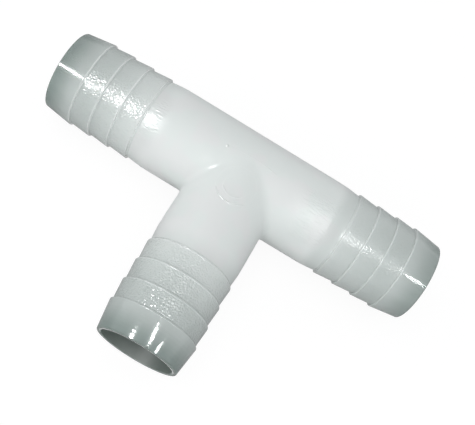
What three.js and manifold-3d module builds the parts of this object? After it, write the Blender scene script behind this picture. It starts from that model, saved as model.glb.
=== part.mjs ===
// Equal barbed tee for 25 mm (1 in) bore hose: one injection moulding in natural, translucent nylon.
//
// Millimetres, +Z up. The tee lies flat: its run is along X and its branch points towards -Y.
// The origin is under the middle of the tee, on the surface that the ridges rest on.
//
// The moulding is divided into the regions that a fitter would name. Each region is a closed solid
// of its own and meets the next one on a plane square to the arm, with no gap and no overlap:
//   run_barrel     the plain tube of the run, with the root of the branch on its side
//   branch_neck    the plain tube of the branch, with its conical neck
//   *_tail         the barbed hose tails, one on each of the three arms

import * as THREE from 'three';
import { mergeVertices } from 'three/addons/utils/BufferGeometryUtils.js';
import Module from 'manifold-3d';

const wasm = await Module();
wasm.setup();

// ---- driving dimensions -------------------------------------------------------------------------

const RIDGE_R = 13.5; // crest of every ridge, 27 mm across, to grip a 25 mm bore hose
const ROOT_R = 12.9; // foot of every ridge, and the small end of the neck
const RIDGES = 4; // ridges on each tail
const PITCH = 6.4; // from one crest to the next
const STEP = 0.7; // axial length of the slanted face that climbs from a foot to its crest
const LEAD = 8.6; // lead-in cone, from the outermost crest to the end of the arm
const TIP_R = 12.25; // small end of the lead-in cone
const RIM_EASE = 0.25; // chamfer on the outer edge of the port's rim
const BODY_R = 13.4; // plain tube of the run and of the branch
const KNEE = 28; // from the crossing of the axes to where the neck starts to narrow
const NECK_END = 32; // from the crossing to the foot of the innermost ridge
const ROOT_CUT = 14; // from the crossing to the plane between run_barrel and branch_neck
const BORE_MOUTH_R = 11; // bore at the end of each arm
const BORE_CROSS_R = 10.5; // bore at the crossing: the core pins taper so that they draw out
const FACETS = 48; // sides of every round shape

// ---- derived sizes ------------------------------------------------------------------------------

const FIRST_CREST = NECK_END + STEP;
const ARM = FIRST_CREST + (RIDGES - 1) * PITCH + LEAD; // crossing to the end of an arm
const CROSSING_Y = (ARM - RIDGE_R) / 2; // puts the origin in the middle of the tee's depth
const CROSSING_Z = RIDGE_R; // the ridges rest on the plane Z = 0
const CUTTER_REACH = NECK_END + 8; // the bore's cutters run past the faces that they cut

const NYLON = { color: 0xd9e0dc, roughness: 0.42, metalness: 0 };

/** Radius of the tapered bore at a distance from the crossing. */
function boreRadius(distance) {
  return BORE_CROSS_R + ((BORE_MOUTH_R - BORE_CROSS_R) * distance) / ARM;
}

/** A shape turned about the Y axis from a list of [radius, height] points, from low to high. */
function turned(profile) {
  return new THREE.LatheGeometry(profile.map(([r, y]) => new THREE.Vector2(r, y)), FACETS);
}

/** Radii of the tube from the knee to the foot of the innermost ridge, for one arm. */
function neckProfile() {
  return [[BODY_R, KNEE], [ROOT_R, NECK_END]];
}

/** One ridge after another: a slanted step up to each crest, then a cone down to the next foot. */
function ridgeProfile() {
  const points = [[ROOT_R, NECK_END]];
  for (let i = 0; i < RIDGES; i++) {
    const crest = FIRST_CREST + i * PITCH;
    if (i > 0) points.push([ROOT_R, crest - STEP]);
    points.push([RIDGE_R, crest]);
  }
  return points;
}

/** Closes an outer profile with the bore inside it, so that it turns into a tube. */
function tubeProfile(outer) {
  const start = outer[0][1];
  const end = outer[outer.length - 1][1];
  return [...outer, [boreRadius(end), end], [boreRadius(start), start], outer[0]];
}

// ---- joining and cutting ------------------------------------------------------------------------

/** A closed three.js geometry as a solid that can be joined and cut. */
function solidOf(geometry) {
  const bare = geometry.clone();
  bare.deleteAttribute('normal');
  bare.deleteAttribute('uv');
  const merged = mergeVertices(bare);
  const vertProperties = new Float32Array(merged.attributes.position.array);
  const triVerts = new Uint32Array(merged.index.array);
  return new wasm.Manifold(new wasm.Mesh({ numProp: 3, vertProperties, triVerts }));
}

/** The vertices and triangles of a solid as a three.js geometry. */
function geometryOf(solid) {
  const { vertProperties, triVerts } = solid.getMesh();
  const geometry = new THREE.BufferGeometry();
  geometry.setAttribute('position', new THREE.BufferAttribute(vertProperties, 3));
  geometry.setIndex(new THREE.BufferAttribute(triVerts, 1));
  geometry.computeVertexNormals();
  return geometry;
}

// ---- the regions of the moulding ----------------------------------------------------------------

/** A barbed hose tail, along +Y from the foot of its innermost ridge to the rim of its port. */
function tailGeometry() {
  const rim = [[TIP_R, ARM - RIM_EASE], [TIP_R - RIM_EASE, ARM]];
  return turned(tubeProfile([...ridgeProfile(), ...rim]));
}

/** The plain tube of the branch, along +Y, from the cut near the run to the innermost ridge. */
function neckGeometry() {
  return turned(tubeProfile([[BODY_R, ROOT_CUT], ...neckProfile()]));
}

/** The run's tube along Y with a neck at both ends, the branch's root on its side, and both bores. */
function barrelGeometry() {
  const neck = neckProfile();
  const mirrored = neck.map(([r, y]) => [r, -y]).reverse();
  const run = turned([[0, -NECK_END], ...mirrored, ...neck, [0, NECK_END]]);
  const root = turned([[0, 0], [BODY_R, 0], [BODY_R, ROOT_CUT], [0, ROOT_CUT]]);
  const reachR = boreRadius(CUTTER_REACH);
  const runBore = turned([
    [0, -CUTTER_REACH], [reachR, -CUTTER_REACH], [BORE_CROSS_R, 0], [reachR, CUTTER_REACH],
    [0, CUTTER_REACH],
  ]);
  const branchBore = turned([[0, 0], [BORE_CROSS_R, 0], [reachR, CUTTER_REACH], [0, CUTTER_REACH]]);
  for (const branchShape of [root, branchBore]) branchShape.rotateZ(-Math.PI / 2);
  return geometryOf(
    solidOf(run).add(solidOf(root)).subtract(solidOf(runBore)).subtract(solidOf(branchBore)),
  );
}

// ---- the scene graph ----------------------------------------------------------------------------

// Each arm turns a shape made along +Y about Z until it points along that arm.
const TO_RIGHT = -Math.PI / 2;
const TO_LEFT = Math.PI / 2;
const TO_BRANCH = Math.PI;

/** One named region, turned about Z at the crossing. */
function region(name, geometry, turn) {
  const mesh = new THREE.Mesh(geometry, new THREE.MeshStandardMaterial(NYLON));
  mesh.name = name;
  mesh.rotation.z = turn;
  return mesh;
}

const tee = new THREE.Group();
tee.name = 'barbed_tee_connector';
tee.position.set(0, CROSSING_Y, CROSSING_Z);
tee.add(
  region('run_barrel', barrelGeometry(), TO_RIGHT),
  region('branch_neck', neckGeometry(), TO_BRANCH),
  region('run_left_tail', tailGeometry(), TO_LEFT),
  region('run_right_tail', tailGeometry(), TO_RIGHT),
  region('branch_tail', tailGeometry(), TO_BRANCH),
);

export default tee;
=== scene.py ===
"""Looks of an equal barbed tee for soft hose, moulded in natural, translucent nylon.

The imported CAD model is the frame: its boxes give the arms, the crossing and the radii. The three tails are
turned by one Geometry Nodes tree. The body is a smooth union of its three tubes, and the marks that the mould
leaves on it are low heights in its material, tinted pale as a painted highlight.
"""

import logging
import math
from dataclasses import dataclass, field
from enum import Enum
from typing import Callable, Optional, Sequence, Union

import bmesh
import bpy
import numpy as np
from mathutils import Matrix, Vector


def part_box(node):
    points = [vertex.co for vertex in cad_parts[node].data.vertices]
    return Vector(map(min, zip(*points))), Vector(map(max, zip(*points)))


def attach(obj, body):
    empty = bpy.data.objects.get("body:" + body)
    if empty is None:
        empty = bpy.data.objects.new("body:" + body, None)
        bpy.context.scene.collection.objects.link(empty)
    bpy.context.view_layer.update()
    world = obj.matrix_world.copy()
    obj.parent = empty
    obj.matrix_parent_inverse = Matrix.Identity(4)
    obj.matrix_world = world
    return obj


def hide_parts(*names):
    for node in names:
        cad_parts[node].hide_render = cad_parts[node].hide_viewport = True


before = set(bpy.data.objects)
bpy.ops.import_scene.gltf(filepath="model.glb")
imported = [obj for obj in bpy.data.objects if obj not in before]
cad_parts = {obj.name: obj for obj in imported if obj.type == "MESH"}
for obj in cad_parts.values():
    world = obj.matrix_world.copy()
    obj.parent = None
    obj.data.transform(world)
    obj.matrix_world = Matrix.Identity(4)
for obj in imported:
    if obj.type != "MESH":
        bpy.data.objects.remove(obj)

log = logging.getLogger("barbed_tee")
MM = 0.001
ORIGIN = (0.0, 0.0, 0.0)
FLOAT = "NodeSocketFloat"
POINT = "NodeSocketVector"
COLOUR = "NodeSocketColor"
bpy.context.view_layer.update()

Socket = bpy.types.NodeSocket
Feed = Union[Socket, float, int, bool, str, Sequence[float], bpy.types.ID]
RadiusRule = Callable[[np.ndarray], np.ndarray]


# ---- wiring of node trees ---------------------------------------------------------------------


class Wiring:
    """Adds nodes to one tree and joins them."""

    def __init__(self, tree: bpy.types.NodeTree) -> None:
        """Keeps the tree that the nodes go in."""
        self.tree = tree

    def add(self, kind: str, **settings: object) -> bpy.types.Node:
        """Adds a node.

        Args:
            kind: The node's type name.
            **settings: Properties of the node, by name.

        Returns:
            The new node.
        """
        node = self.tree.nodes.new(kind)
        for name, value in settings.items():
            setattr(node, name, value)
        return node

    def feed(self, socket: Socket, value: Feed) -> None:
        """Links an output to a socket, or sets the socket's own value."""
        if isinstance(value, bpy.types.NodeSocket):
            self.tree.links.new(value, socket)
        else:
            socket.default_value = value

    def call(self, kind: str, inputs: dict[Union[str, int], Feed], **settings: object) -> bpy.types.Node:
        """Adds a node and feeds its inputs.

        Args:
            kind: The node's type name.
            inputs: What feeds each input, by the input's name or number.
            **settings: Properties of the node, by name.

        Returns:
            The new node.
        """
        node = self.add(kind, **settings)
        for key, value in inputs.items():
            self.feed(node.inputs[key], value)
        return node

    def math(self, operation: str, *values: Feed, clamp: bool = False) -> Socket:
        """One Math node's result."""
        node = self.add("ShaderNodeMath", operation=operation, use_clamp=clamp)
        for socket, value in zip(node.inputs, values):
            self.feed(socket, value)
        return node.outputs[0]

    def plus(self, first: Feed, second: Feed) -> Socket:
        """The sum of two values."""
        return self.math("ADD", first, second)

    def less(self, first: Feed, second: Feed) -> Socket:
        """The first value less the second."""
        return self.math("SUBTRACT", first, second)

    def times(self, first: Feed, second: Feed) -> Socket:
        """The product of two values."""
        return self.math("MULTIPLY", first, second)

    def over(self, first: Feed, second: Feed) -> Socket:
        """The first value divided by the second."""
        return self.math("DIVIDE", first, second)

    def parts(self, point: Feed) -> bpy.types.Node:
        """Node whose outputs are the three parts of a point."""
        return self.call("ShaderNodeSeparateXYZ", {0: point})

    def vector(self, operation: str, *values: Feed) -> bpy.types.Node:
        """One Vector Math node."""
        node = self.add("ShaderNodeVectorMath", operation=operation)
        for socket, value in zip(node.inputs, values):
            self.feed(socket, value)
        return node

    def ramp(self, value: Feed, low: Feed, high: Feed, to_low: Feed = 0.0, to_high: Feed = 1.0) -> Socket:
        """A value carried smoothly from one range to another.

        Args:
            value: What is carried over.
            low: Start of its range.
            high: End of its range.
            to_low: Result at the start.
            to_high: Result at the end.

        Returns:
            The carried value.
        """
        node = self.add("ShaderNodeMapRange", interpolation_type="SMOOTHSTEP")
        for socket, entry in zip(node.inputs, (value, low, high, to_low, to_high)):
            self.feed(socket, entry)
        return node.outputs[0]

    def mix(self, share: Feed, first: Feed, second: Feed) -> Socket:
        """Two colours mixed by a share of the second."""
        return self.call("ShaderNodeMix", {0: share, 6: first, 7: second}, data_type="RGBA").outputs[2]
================
### Problem description
Transcribe, exactly and exclusively, the run of lines that opens with the line bearing "const tee = new THREE.Group();" and closes with the line bearing "if empty is".

### Answer to this task
const tee = new THREE.Group();
tee.name = 'barbed_tee_connector';
tee.position.set(0, CROSSING_Y, CROSSING_Z);
tee.add(
  region('run_barrel', barrelGeometry(), TO_RIGHT),
  region('branch_neck', neckGeometry(), TO_BRANCH),
  region('run_left_tail', tailGeometry(), TO_LEFT),
  region('run_right_tail', tailGeometry(), TO_RIGHT),
  region('branch_tail', tailGeometry(), TO_BRANCH),
);

export default tee;
=== scene.py ===
"""Looks of an equal barbed tee for soft hose, moulded in natural, translucent nylon.

The imported CAD model is the frame: its boxes give the arms, the crossing and the radii. The three tails are
turned by one Geometry Nodes tree. The body is a smooth union of its three tubes, and the marks that the mould
leaves on it are low heights in its material, tinted pale as a painted highlight.
"""

import logging
import math
from dataclasses import dataclass, field
from enum import Enum
from typing import Callable, Optional, Sequence, Union

import bmesh
import bpy
import numpy as np
from mathutils import Matrix, Vector


def part_box(node):
    points = [vertex.co for vertex in cad_parts[node].data.vertices]
    return Vector(map(min, zip(*points))), Vector(map(max, zip(*points)))


def attach(obj, body):
    empty = bpy.data.objects.get("body:" + body)
    if empty is None:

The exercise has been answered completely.